Details about his new employment are still being finalized, but Brooks said it would broadly encompass working on developing renewable energy projects across the country. He confirmed that the new job would not be with NV Energy. Brooks will step down from chairing the Interim Finance Committee and other interim legislative committees in the meantime — his seat will eventually need to be filled by an appointment from the Clark County Commission ahead of the 2023 legislative session.

First elected to the Assembly in 2016, Brooks served two terms before being appointed to a vacant state Senate seat in 2019 and winning election to a full, four-year term in 2020. Prior to running for office, he spent several decades in the construction and energy business sectors, including work as a gas and electric utility contractor and starting one of the nation’s first solar companies in 2001.

In 2017 and 2019, Brooks led the legislative charge to boost the state’s Renewable Portfolio Standard to 50 percent by 2030 — a measure vetoed by Republican then-Gov. Brian Sandoval in 2017, but ultimately signed by Democratic Gov. Steve Sisolak in 2019.

He also played a key role in the 2017 legislation that restored favorable net-metering rates to rooftop solar customers. He shepherded a bill that increased carbon emission monitoring and set a net-zero carbon emission target for 2050, and another that modified the process in which large businesses or entities could leave NV Energy. In 2021, he sponsored and helped pass an omnibus energy bill that greatly expanded transmission capacity and built out the state’s electric vehicle infrastructure.

“I don't think we can ever do enough and I think there's always more to be done,” he said. “But when I step back and look at it, in reality, I think that we've done quite a bit more than I thought we would.”

Though Nevada is off track to meet carbon emission targets for 2030, Brooks said the enhanced emission reporting gave lawmakers more ideas about how to tackle emission reduction and “shows us where the biggest opportunities are.”

Outside of energy, Brooks served as chair of the budget committee in 2021, and chairs the Interim Finance Committee — a panel of lawmakers that approves state spending when the full Legislature is not in session.

Brooks also said that his recent public frustration over a lack of legislative oversight of $2.7 billion in federal American Rescue Plan spending proposed by Sisolak’s office was more focused on his issues with the structure of the state’s part-time Legislature and less about the details of the proposed spending, noting that he voted in favor of all the ARP-related items proposed by the governor’s office.

“That was me showing my frustration with a citizen Legislature that meets every 120 days, every other year, and how that doesn't provide a structure in which a lot of these conversations can be had in an in-depth manner,” he said. (Brooks is married to Michelle White, who worked as Sisolak’s Chief of Staff for two and a half years.)

In hindsight, Brooks said he did not know that calling a special legislative session to determine priorities for ARP spending would have been the best move, given the constantly changing guidance on how states can spend the money and the various “buckets” and “tranches” that delivered the funds.

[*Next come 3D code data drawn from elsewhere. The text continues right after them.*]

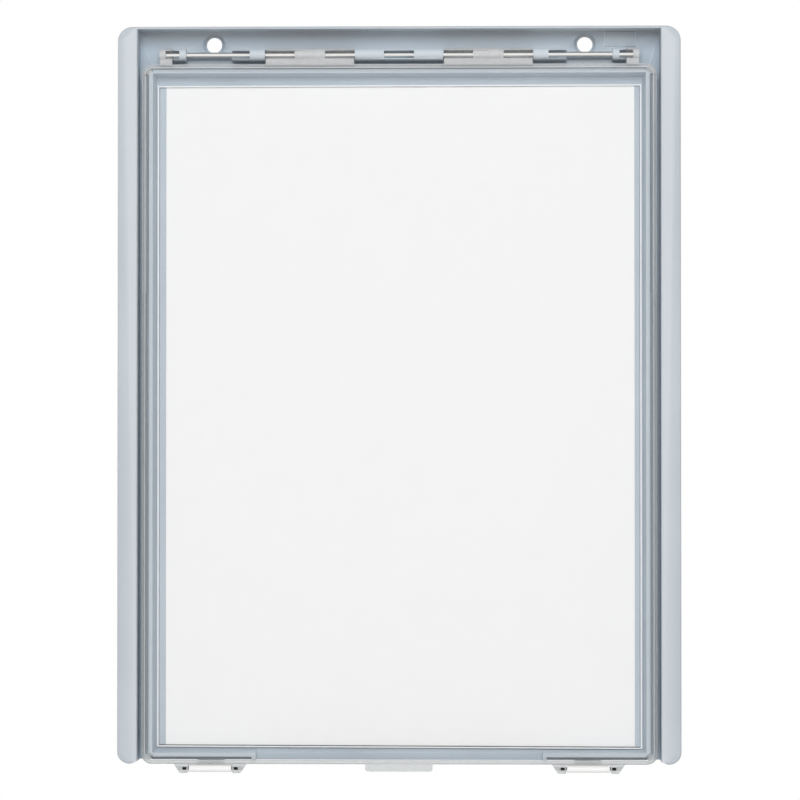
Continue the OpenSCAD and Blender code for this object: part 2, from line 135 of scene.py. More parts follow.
def blend(tree, amount, first, second):
    """A mix of two colours: the first one at 0, the second one at 1."""
    return add_node(tree, "Mix", {"data_type": "RGBA"}, _0=amount, _6=first, _7=second).outputs[2]


def times(tree, first, second):
    """The product of two values."""
    return add_node(tree, "Math", {"operation": "MULTIPLY"}, _0=first, _1=second).outputs[0]


def between(tree, value, start, end, top=1.0):
    """Rises from nothing at one place to its top value at another, both in millimetres."""
    return add_node(tree, "MapRange", Value=value, From_Min=start * MM, From_Max=end * MM,
                    To_Max=top).outputs["Result"]


print("white is", linear("ffffff"))

# %% [markdown]
# ## Pale moulded ABS of the tray
#
# The tray is injection-moulded ABS from a spark-eroded mould. That gives the eye a fine even grain and a
# satin sheen that is nowhere sharp. Its convex edges are painted paler, as a painted highlight where they
# catch the light. The grain could be modelled, but from here a bump shows the same. It is about 0.2 mm on
# the real tray, too fine to be seen, so it is drawn at 0.6 mm.
#
# Deep in the tray light bounces several times between the walls and takes on more of the plastic's blue
# than the few bounces of a render give. So that light is painted in: the plastic is painted a little bluer
# behind the fronts of the rails, but not under the top rim, where only one wall is near.

# %% Tray plastic
DEEP_FROM, DEEP_TO = -11.5, -8.5
RIM_FROM, RIM_TO = 4.0, -0.5
GRAIN, FLOW = 0.6, 45
PAINTED_EDGE_HIGHLIGHT = "d6dbdf"


def painted_bounce_tint_places(tree, place):
    """1 where bluer bounce light is painted deep in the tray, and 0 at its front and under the top rim."""
    split = add_node(tree, "SeparateXYZ", Vector=place)
    deep = between(tree, split.outputs["Y"], DEEP_FROM, DEEP_TO)
    below_rim = between(tree, split.outputs["Z"], RIM_FROM, RIM_TO)
    return times(tree, deep, below_rim)


def tray_abs(name, dark, light, bounce_tint_dark, bounce_tint_light):
    """Moulded ABS between a dark and a light tone, another pair painted deep in the tray as bounce light.
    """
    material, tree, output = new_material(name)
    place = add_node(tree, "TexCoord").outputs["Object"]
    grain = add_node(tree, "TexNoise", Vector=place, Scale=per_mm(GRAIN), Detail=3.0, Roughness=0.6)
    flow = add_node(tree, "TexNoise", Vector=place, Scale=per_mm(FLOW), Detail=2.0, Roughness=0.4)
    tone = add_node(tree, "MapRange", Value=flow.outputs["Fac"], From_Min=0.3, From_Max=0.7)
    front = blend(tree, tone.outputs["Result"], linear(dark), linear(light))
    bounce_tinted = blend(tree, tone.outputs["Result"], linear(bounce_tint_dark), linear(bounce_tint_light))
    # The bluer tone deep in the tray is painted bounce light, not the plastic's own colour.
    body = blend(tree, painted_bounce_tint_places(tree, place), front, bounce_tinted)
    # Convex edges, found by pointiness, are painted paler: a painted highlight, not wear.
    pointiness = add_node(tree, "NewGeometry").outputs["Pointiness"]
    edge = add_node(tree, "MapRange", Value=pointiness, From_Min=0.52, From_Max=0.60, To_Max=0.5)
    colour = blend(tree, edge.outputs["Result"], body, linear(PAINTED_EDGE_HIGHLIGHT))
    sheen = add_node(tree, "MapRange", Value=grain.outputs["Fac"], From_Min=0.3, From_Max=0.7,
                     To_Min=0.42, To_Max=0.52)
    bump = add_node(tree, "Bump", Height=grain.outputs["Fac"], Strength=0.12, Distance=0.05 * MM)
    shader = add_node(tree, "BsdfPrincipled", Base_Color=colour, IOR=1.53,
                      Roughness=sheen.outputs["Result"], Normal=bump.outputs["Normal"])
    tree.links.new(shader.outputs["BSDF"], output.inputs["Surface"])
    return material


tray_plastic = tray_abs("spark_eroded_moulded_abs", "b5bcc3", "bdc4ca", "b0bdc9", "b8c5d0")
edge_highlight_plastic = tray_abs("painted_highlight_moulded_abs", "dde4e9", "e8eef2", "dde4e9", "e8eef2")
print("tray plastics:", tray_plastic.name, edge_highlight_plastic.name)

# %% [markdown]
# ## Milky places and painted glow of the cover
#
# The mould of the cover is polished only where the notice shows. Along the hinge and along the lower edge
# the tool is left as it was machined, so the plastic there is milky: some of it scatters light like ground
# glass. Light that meets the cover's outer walls edgewise runs along inside them and comes out again at the
# outer and the inner edge of the walls. That glow is painted: two pale milky lines round the cover are
# painted highlights, and the walls are painted a little milky as a painted glow. The round corners are a
# little milky too. The window is clear all over.
#
# The walls also let less light through than the window does, so the gap beside them stays dark. That goes
# for the lamp's light at the two side walls and the top one, and for light that has bounced off the tray
# at all four.
#
# These places could be cut out as faces with materials of their own. They are found by sums instead,
# because their borders then stay soft: from the height, from the distance to the middle, and for the lines
# from the distance outside a frame whose corners are the centres of the cover's round corners.

# %% Helpers for places on the cover
LINE_CORE = 0.3


def larger(tree, *values):
    """The largest of several values."""
    total = values[0]
    for value in values[1:]:
        total = add_node(tree, "Math", {"operation": "MAXIMUM"}, _0=total, _1=value).outputs[0]
    return total


def line_at(tree, value, middle, half):
    """1 in the core of a narrow strip and 0 beyond its edges."""
    off = add_node(tree, "Math", {"operation": "SUBTRACT"}, _0=value, _1=middle * MM)
    away = add_node(tree, "Math", {"operation": "ABSOLUTE"}, _0=off.outputs[0])
    return between(tree, away.outputs[0], half, half * LINE_CORE)


def past(tree, value, start, turn=1):
    """How far a value lies past a place, and 0 before it. A turn of -1 looks the other way."""
    far = add_node(tree, "Math", {"operation": "MULTIPLY_ADD"}, _0=value, _1=turn, _2=-start * turn * MM)
    return add_node(tree, "Math", {"operation": "MAXIMUM"}, _0=far.outputs[0], _1=0.0).outputs[0]


# %% Milky places and painted glow
CORNER_X, CORNER_TOP, CORNER_LOW = 110.45, -14.3, -317.5
OUTER_EDGE, OUTER_HALF = 4.5, 0.35
INNER_EDGE, INNER_HALF = 3.15, 0.3
WALL_FROM, WALL_TO = INNER_EDGE - 0.3, INNER_EDGE + 0.1
HINGE_FROM, HINGE_TO, HINGE_MILK = -9.9, -9.5, 0.72
LOWER_FROM, LOWER_TO, LOWER_MILK = -320.2, -320.6, 0.5
CORNER_WIDTH, CORNER_MILK = 0.6, 0.3
LINE_HIGHLIGHT_PAINT, WALL_GLOW_PAINT = 0.75, 0.22
TONE_FROM, TONE_TO = -40, -20


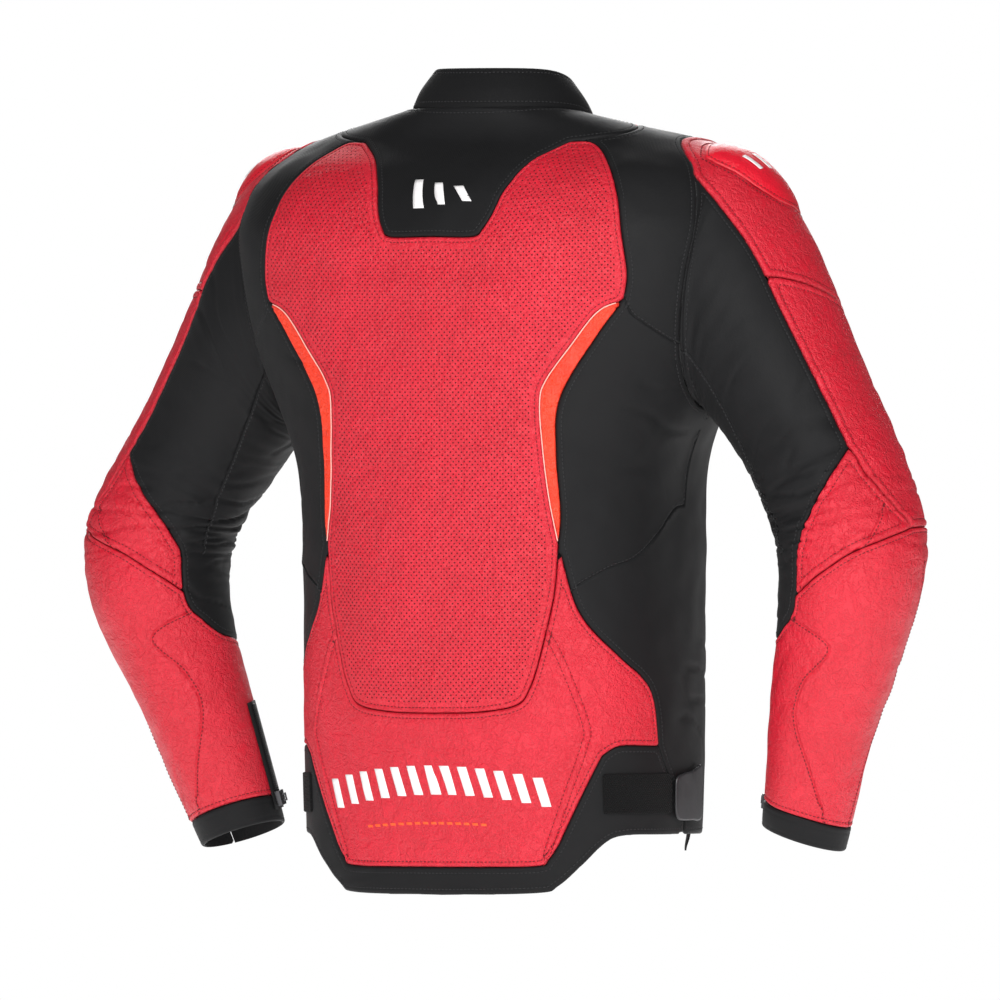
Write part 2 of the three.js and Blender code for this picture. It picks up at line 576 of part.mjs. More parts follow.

Brooks declined to say if he would rule out another bid for office in the future — noting that he said he would “never run for office” shortly before actually filing to run.

“Am I tired? You bet I'm tired. Has this worn me out? Absolutely,” he said of his time in the Legislature. “But I've got a lot of energy and a lot of fight left in me, and I have an opportunity that I have to take advantage of, and continue fighting for what I believe, just in a different way in the private sector.”